* DATA PROVIDED
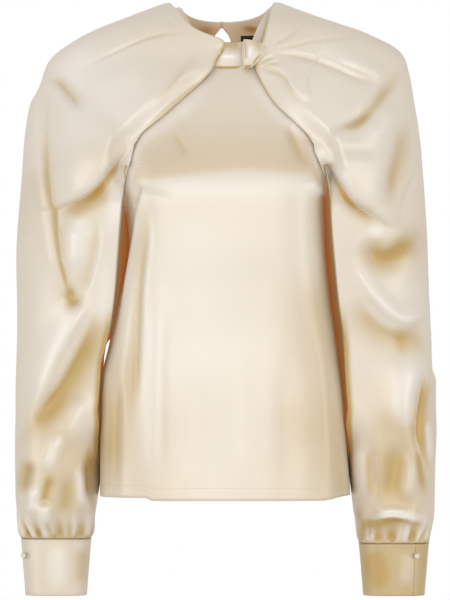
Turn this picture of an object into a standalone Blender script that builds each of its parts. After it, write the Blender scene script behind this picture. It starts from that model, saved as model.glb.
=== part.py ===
"""A satin blouse, filled out with nobody in it: long full sleeves, each cut in one with a
shoulder drape that is drawn to a knot beside the centre front of the neck.

Sizes are in millimetres. The origin is between the shoulders, level with their seams, +Z is up,
the front faces -Y, and the wearer's left is +X. Every cloth piece is a middle surface, worked
out from horizontal sections, that a Solidify modifier turns into a wall."""

import math
from collections import namedtuple

import bmesh
import bpy
from mathutils import Matrix, Vector

METRES = 0.001
WALL = 1.6
SEAM_GAP = 0.7           # between the middle surfaces' edges at a seam that meets edge to edge
LAYER = WALL + 0.45      # from one wall's middle to the next one's, where they lie on each other
SIDE_LAYER = WALL + 2.3  # the same where a sleeve hangs against the side of the body
LOOSE_LAYER = WALL + 2.0  # the same over the shoulders, whose slope narrows a level step
SEAM_LAYER = WALL + 1.0  # the same at the underarm, where the sleeve is sewn in

SIDES = {"right": -1, "left": 1}
UNDERARM_HEIGHT = -172.0
UNDERARM_REACH = 16.0    # how far above and below it the sleeve draws away from the body
PANEL_HALF_COLUMNS = 8
EDGE_FADE = 0.8          # a panel's folds fade out between this share of its width and its edge
BODY_POWER = 3.2         # 2 is an ellipse, more is squarer
SLEEVE_POWER = 2.7
NECK_POWER = 2.2
CUFF_POWER = 2.4

NECK_HALF_WIDTH = 54.0
NECK_FRONT = 62.0
NECK_BACK = 66.0
BAND_DEPTH = 30.0
BAND_TOP_FRONT = -16.0   # heights of the band's upper edge
BAND_TOP_SIDE = 23.0
BAND_TOP_BACK = 14.0
BAND_DIP = 1.4           # more keeps the edge high for longer before it dips
BAND_COLUMNS = 36
BAND_ROWS = 3

KEYHOLE_CENTRE = -4.0
KEYHOLE_BOTTOM = -93.0

SLEEVE_END = {"right": -633.6, "left": -639.2}
DRAPE_COLUMNS = 29       # from the front edge, over the outer side, to the back edge
UNDER_COLUMNS = 13       # the rest of the ring, along the side of the body
TUBE_EDGE_ANGLE = 52.0   # from the tube's front or back to where the drape's edges run down it
TUBE_FROM = -560.0       # the sleeve is a plain tube below this height
TUBE_TO = -470.0
WEB_SHARE = 0.35         # the part of the inner side's columns that lies behind its turn
GATHERS = 14
GATHER_DEPTH = 3.2
GATHER_HEIGHT = 46.0
GATHER_RISE = 10.0       # a gather reaches its full depth this far above the seam
EDGE_LIMIT = 0.94        # a drape's edge comes no nearer to the oval's side than this share
LOOSE_FROM = -150.0      # the drape's looser layer over the shoulders begins between these
LOOSE_TO = -110.0

CUFF_CENTRE = 210.5
CUFF_FORWARD = 14.0
CUFF_HALF_WIDTH = 43.0   # at the top; the cuff narrows towards the hand
CUFF_HALF_DEPTH = 27.0
CUFF_END_WIDTH = 37.5
CUFF_END_DEPTH = 25.0
CUFF_TOP = {"right": -634.2, "left": -639.8}
CUFF_BOTTOM = -705.0
CUFF_SLIT = 0.9          # between the cuff's ends
CUFF_COLUMNS = 30
CUFF_ROWS = 3
BUTTON_HEIGHT = -655.0
BUTTON_ANGLE = {"right": 59.0, "left": 34.0}  # from straight ahead, towards the outer side

BUTTON_RADIUS = 3.6
BUTTON_SEGMENTS = 12
BUTTON_RINGS = 8
NECK_BUTTON_HEIGHT = 10.5
LOOP_THREAD = 0.55
LOOP_LENGTH = 6.0
LOOP_WIDTH = 3.7
LOOP_STEPS = 16
LOOP_SIDES = 6
STAND_OFF = 0.35

KNOT_CENTRE = (28.7, -73.6, -32.5)
KNOT_HALF = (7.4, 9.2, 19.0)
KNOT_RIDGES = 5
KNOT_RIDGE_DEPTH = 0.5
KNOT_POWER = 2.6
KNOT_SEGMENTS = 20
KNOT_RINGS = 12

LABEL_FROM = 20.0        # along x, inside the back of the band
LABEL_TO = 46.0
LABEL_TOP = -2.0
LABEL_BOTTOM = -14.0
LABEL_COLUMNS = 6
LABEL_ROWS = 2

SEARCH_ROUNDS = 30       # halvings, for the place where the neck opening cuts a section
SMALL_ANGLE = 0.01       # for a tangent taken from two near points
LEAST_ANGLE = 0.001      # less than this is no opening at all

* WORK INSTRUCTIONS
Repeat the listing above without any change.

* RESULT OF THE TASK
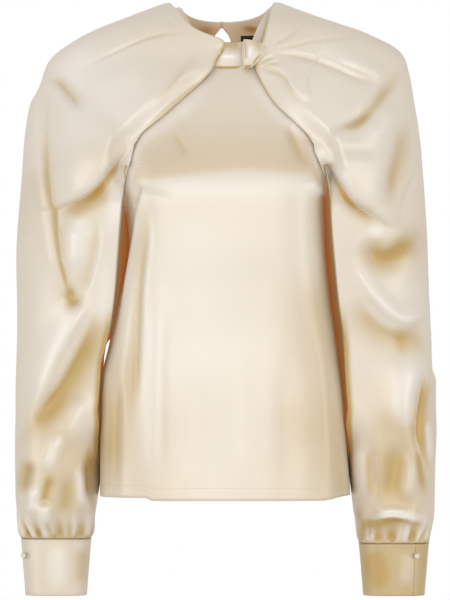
Turn this picture of an object into a standalone Blender script that builds each of its parts. After it, write the Blender scene script behind this picture. It starts from that model, saved as model.glb.
=== part.py ===
"""A satin blouse, filled out with nobody in it: long full sleeves, each cut in one with a
shoulder drape that is drawn to a knot beside the centre front of the neck.

Sizes are in millimetres. The origin is between the shoulders, level with their seams, +Z is up,
the front faces -Y, and the wearer's left is +X. Every cloth piece is a middle surface, worked
out from horizontal sections, that a Solidify modifier turns into a wall."""

import math
from collections import namedtuple

import bmesh
import bpy
from mathutils import Matrix, Vector

METRES = 0.001
WALL = 1.6
SEAM_GAP = 0.7           # between the middle surfaces' edges at a seam that meets edge to edge
LAYER = WALL + 0.45      # from one wall's middle to the next one's, where they lie on each other
SIDE_LAYER = WALL + 2.3  # the same where a sleeve hangs against the side of the body
LOOSE_LAYER = WALL + 2.0  # the same over the shoulders, whose slope narrows a level step
SEAM_LAYER = WALL + 1.0  # the same at the underarm, where the sleeve is sewn in

SIDES = {"right": -1, "left": 1}
UNDERARM_HEIGHT = -172.0
UNDERARM_REACH = 16.0    # how far above and below it the sleeve draws away from the body
PANEL_HALF_COLUMNS = 8
EDGE_FADE = 0.8          # a panel's folds fade out between this share of its width and its edge
BODY_POWER = 3.2         # 2 is an ellipse, more is squarer
SLEEVE_POWER = 2.7
NECK_POWER = 2.2
CUFF_POWER = 2.4

NECK_HALF_WIDTH = 54.0
NECK_FRONT = 62.0
NECK_BACK = 66.0
BAND_DEPTH = 30.0
BAND_TOP_FRONT = -16.0   # heights of the band's upper edge
BAND_TOP_SIDE = 23.0
BAND_TOP_BACK = 14.0
BAND_DIP = 1.4           # more keeps the edge high for longer before it dips
BAND_COLUMNS = 36
BAND_ROWS = 3

KEYHOLE_CENTRE = -4.0
KEYHOLE_BOTTOM = -93.0

SLEEVE_END = {"right": -633.6, "left": -639.2}
DRAPE_COLUMNS = 29       # from the front edge, over the outer side, to the back edge
UNDER_COLUMNS = 13       # the rest of the ring, along the side of the body
TUBE_EDGE_ANGLE = 52.0   # from the tube's front or back to where the drape's edges run down it
TUBE_FROM = -560.0       # the sleeve is a plain tube below this height
TUBE_TO = -470.0
WEB_SHARE = 0.35         # the part of the inner side's columns that lies behind its turn
GATHERS = 14
GATHER_DEPTH = 3.2
GATHER_HEIGHT = 46.0
GATHER_RISE = 10.0       # a gather reaches its full depth this far above the seam
EDGE_LIMIT = 0.94        # a drape's edge comes no nearer to the oval's side than this share
LOOSE_FROM = -150.0      # the drape's looser layer over the shoulders begins between these
LOOSE_TO = -110.0

CUFF_CENTRE = 210.5
CUFF_FORWARD = 14.0
CUFF_HALF_WIDTH = 43.0   # at the top; the cuff narrows towards the hand
CUFF_HALF_DEPTH = 27.0
CUFF_END_WIDTH = 37.5
CUFF_END_DEPTH = 25.0
CUFF_TOP = {"right": -634.2, "left": -639.8}
CUFF_BOTTOM = -705.0
CUFF_SLIT = 0.9          # between the cuff's ends
CUFF_COLUMNS = 30
CUFF_ROWS = 3
BUTTON_HEIGHT = -655.0
BUTTON_ANGLE = {"right": 59.0, "left": 34.0}  # from straight ahead, towards the outer side

BUTTON_RADIUS = 3.6
BUTTON_SEGMENTS = 12
BUTTON_RINGS = 8
NECK_BUTTON_HEIGHT = 10.5
LOOP_THREAD = 0.55
LOOP_LENGTH = 6.0
LOOP_WIDTH = 3.7
LOOP_STEPS = 16
LOOP_SIDES = 6
STAND_OFF = 0.35

KNOT_CENTRE = (28.7, -73.6, -32.5)
KNOT_HALF = (7.4, 9.2, 19.0)
KNOT_RIDGES = 5
KNOT_RIDGE_DEPTH = 0.5
KNOT_POWER = 2.6
KNOT_SEGMENTS = 20
KNOT_RINGS = 12

LABEL_FROM = 20.0        # along x, inside the back of the band
LABEL_TO = 46.0
LABEL_TOP = -2.0
LABEL_BOTTOM = -14.0
LABEL_COLUMNS = 6
LABEL_ROWS = 2

SEARCH_ROUNDS = 30       # halvings, for the place where the neck opening cuts a section
SMALL_ANGLE = 0.01       # for a tangent taken from two near points
LEAST_ANGLE = 0.001      # less than this is no opening at all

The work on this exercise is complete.